AG: There is a great sense of optimism within your work, whether it be with colour, or the story you are trying to convey, do you think this helps people to connect with your garments?

JSA: There is an element of optimism that runs through the collections and the label, it began though after the ‘I think I’ll just stay in….’ collection which had a darker tone and was a reflection of how I was feeling at the time – not wanting to go out and face the world. After that I decided instead of the next collection reflecting my current state, I would create the opposite and focus on creating a collection about the state in which I (and I hoped others) would want to be in.
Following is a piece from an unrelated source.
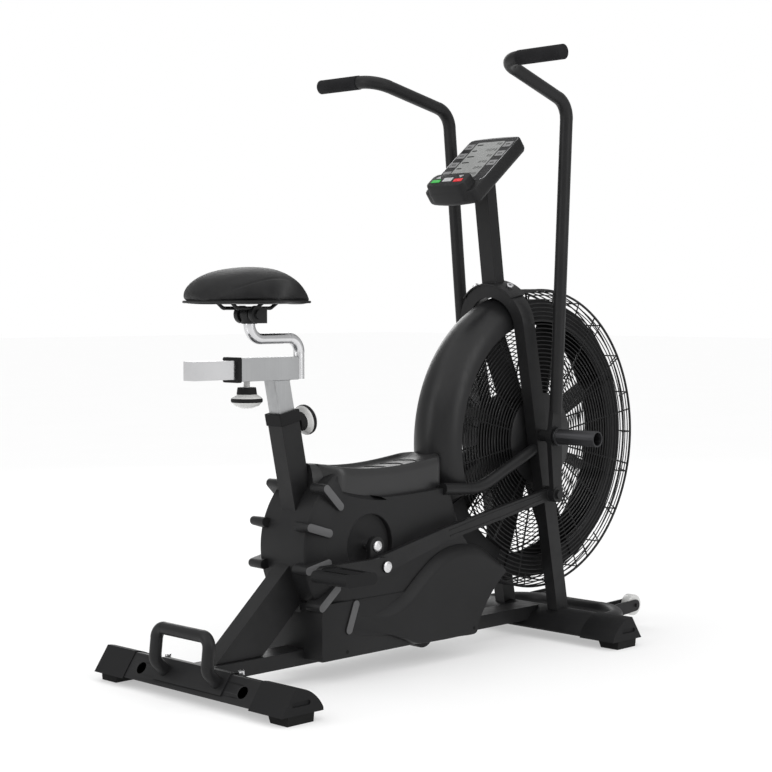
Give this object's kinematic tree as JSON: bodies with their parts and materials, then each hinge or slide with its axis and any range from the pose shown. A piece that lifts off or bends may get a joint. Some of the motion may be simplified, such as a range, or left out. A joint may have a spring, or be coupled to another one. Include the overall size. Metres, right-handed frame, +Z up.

So I’ve continued to instill a sense of optimism in my life and in my label.

AG: Is this something you consider, or does it happen quite naturally?

JSA: I think it’s in my nature to be optimistic. Part of it is reflected in the label consciously and part of it is probably what I bring to it unconsciously.

AG: Where are you heading with your next collection? in the past you have used colour as such a strong design feature, do you think you will ever venture into using prints, do you feel a print can convey a message as strongly as you have used colour?

JSA: My next collection is called No One Belongs In My Suitcase More Than You. The concept for the collection is the idea of creating a complete wardrobe, the idea of taking all your belongings in a suitcase for travel or for moving to a new city and having the clothing solutions for all occasions.  I’m reading Miranda July’s book No One Belongs Here More Than You at the moment, she’s an artist I’ve admired for a long time, so I’ve referenced her in the title. The colours I’m using are really rich, deep warm colours like burgundy, rouge, a skin base tone, ginger and inks and greys. I’m continuing to refine the pieces to their essential elements, I like the ideas of clean, well thought out lines, that retain warmth. I wouldn’t rule out ever using a print, but at the moment I’m still interested in pursuing the purity of blocks of solid colour.